// Por Albert Sales // Publicado originalmente en catalán en La Directa, número 394 //
La población migrante presa tiene vetados gran parte de los beneficios penitenciarios y en muchos casos se ve forzada a aceptar la expulsión del estado
Cada cierto tiempo, se publican en todo tipo de periódicos noticias de personas que en su desesperación delinquen para encontrar en prisión techo y comida. En estas notas se narra la dura vida de una persona en situación de pobreza extrema, a menudo sin techo, que decide perpetrar un delito para ser encarcelada y disfrutar así de una vivienda pública con pensión completa de forma gratuita. Estas anécdotas son convertidas en categoría de forma recurrente gracias a los prejuicios imperantes sobre lo que es y lo que significa la vida en la cárcel, y contribuyen a reforzar el estereotipo de la prisión como hotel en el que cumplir condena es poco más que un retiro temporal de la vida cotidiana en que el interno es tratado con «demasiado benevolencia» teniendo en cuenta que se trata de un «delincuente».

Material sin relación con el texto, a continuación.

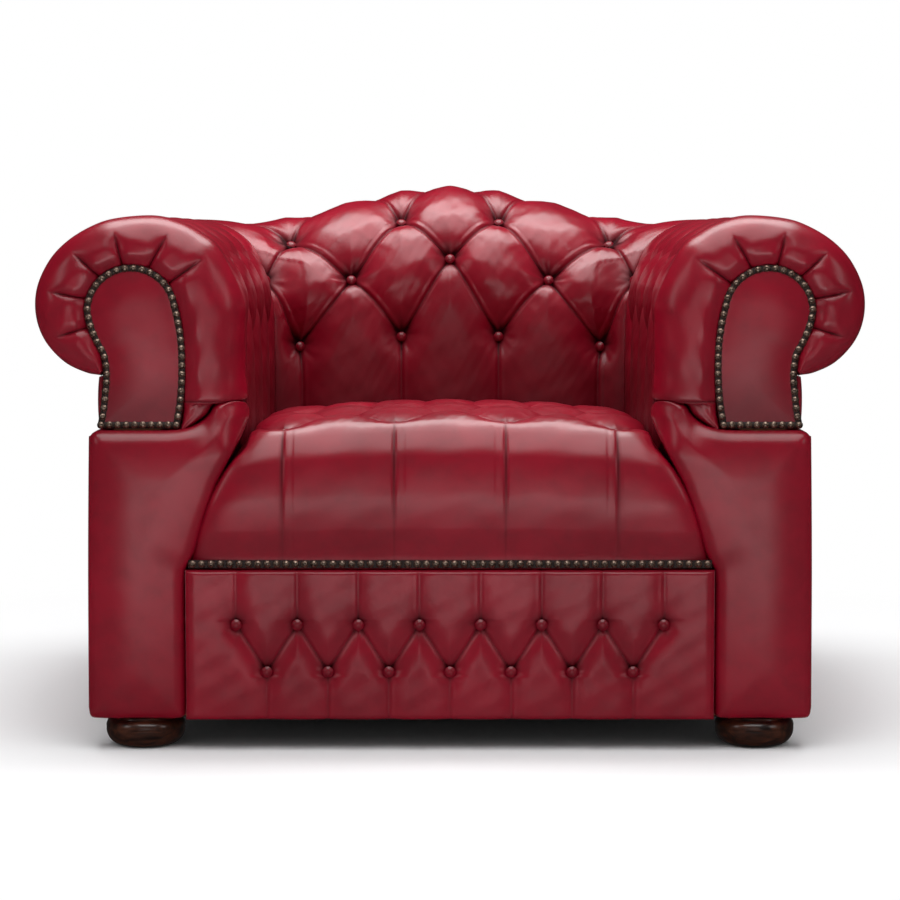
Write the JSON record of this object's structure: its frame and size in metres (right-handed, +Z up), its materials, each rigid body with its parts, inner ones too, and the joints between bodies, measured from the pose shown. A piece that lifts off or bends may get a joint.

Cuando se hace referencia a los condenados de origen extranjero el mito amplifica. Se da por supuesto que en sus países de origen las cárceles son poco más que calabozos insalubres y que, al llegar a nuestros relucientes establecimientos penitenciarios, la prisión deja de una pena disuasoria para convertirse en un destino deseable y preferible a la miseria que se vive en libertad.
Régimen especial
La ligereza con la que se valora la condena a prisión olvida que el contenido sustantivo de la pena impuesta es la privación de libertad y que las condiciones en las que ésta se ejecuta no forman parte del castigo. También se olvida que los internos extranjeros en situación irregular viven, de facto, un régimen diferente a los de los autóctonos, marcado por la falta de apoyo desde el exterior, las barreras para disfrutar de beneficios penitenciarios y por la constante sombra de la expulsión del estado.

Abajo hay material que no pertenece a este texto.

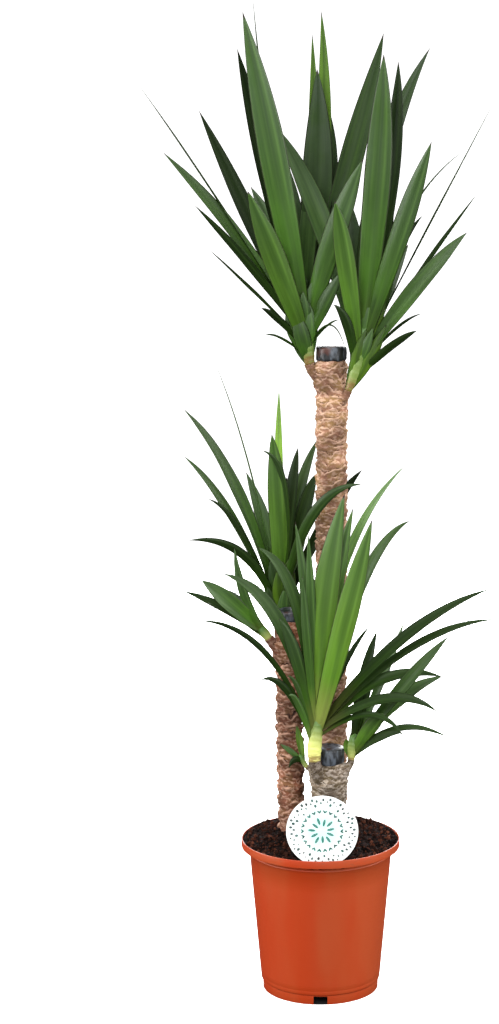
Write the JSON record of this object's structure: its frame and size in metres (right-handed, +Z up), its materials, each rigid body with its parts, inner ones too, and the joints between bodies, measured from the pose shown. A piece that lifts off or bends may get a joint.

La pobreza y la debilidad de las redes de relación hacen de la estancia en la cárcel una experiencia sensiblemente más dura para personas que están lejos de casa y que no disponen de recursos económicos. Los centro penitenciarios proporcionan a los internos y las internas tres comidas al día y un lote higiénico cada tres meses con productos básicos para la limpieza personal y de la celda. En un contexto en el que las personas no pueden tomar ninguna decisión sobre su cotidianidad, estos elementos básicos para la subsistencia distan mucho de constituir ningún lujo. El lote higiénico, que hasta hace cuatro años se facilitaba mensualmente, resulta, además, del todo insuficiente. Este hecho no es demasiado relevante para el grueso de los internos, pues para aquellos que disponen de dinero es habitual comprar los productos higiénicos en el economato del centro, pero sí es un problema para los que viven una situación de indigencia carcelaria y que se ven forzados a pedir favores constantemente.
La falta de ingresos y de apoyo familiar de muchos internos africanos provoca que se les faciliten trabajos en los talleres de los centros con cierta agilidad, pasando por delante de las solicitudes de otros internos y generando recelos y reacciones racistas. Lo más irónico es que la baja remuneración de estas ocupaciones provoca una alta tasa de abandono entre quienes reciben ayuda desde el exterior, que no están dispuestos a hacer trabajos altamente repetitivos y sin ningún contenido formativo a cambio de poco más de 100 euros al mes.
A la base material de las desigualdades hay que añadir la base jurídica y procesal. La precariedad laboral, la debilidad de las redes de apoyo familiar y social, y las situaciones de irregularidad administrativa, suponen una dificultad añadida para la consecución de permisos o de la progresión a situaciones de semilibertad. Estos beneficios, que constituyen una motivación para los internos autóctonos para seguir los programas de tratamiento, están fuera del alcance de las penadas y los penados extranjeros. Se abandona así la supuesta función rehabilitadora de la cárcel de manera oficial. El destino del condenado no nacional no es la rehabilitación sino la expulsión.
La sombra de la expulsión
El Código Penal español, además, establece la expulsión como procedimiento prioritario aplicable a los extranjeros sin permiso de residencia. Si la condena no supera los 6 años el internamiento puede ser conmutada por la expulsión. Cuando una pena de prisión no se sustituye por la expulsión hay mecanismos que empujan al penado a terminar solicitándola antes de finalizar la condena. Dichas dificultades para conseguir permisos o para la progresión a tercer grado generan fuertes incentivos para terminar pidiendo la expulsión y el retorno al país de origen.
Si, pese a todo, el penado decide cumplir la condena «a pulso» (sin disfrutar de permisos ni espacios de semilibertad), es muy probable que meses antes de su liberación se le imponga una orden de expulsión administrativa, poniendo en marcha una maquinaria que el puede llevar desde el centro penitenciario al Centro de Internamiento de Extranjeros (CIE).